Royal Dutch Korfball Association
- Founded: 2 June 1903; 122 years ago
- Headquarters: Zeist, Netherlands
- President: Rob Meijer
- Website: www.knkv.nl

= Royal Dutch Korfball Association =

Governing body of korfball in the Netherlands

The Royal Dutch Korfball Association (Dutch: Koninklijk Nederlands Korfbalverbond, or KNKV) is the governing body of korfball in the Netherlands.

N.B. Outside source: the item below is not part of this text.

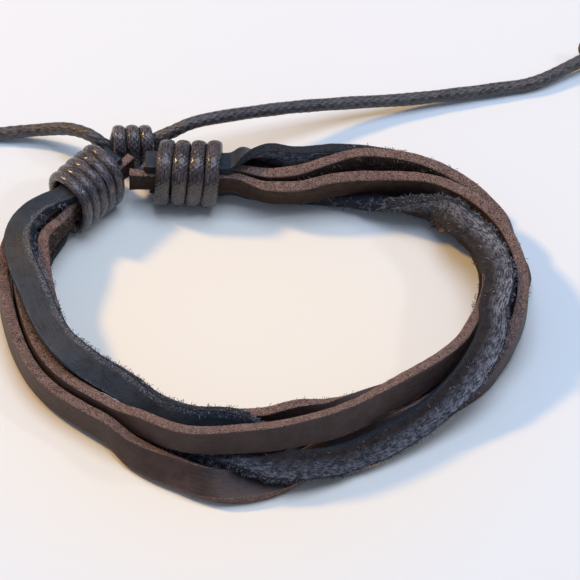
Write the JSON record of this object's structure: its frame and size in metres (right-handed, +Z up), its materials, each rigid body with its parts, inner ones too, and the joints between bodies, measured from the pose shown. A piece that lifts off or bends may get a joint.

It organises the main Dutch korfball leagues (field and hall korfball),the more recreative leagues, and the Dutch national team.

==History==

The association was founded on 2 June 1903 as Dutch Korfball Association (Dutch: Nederlandse Korfbal Bond, or NKB). In 1973 it fused with the Christian Korfball Association (Dutch: Christelijke Korfbalbond, or CKB). Part of the deal was that clubs that were part of the CKB did not have to play on sunday in the new constellation.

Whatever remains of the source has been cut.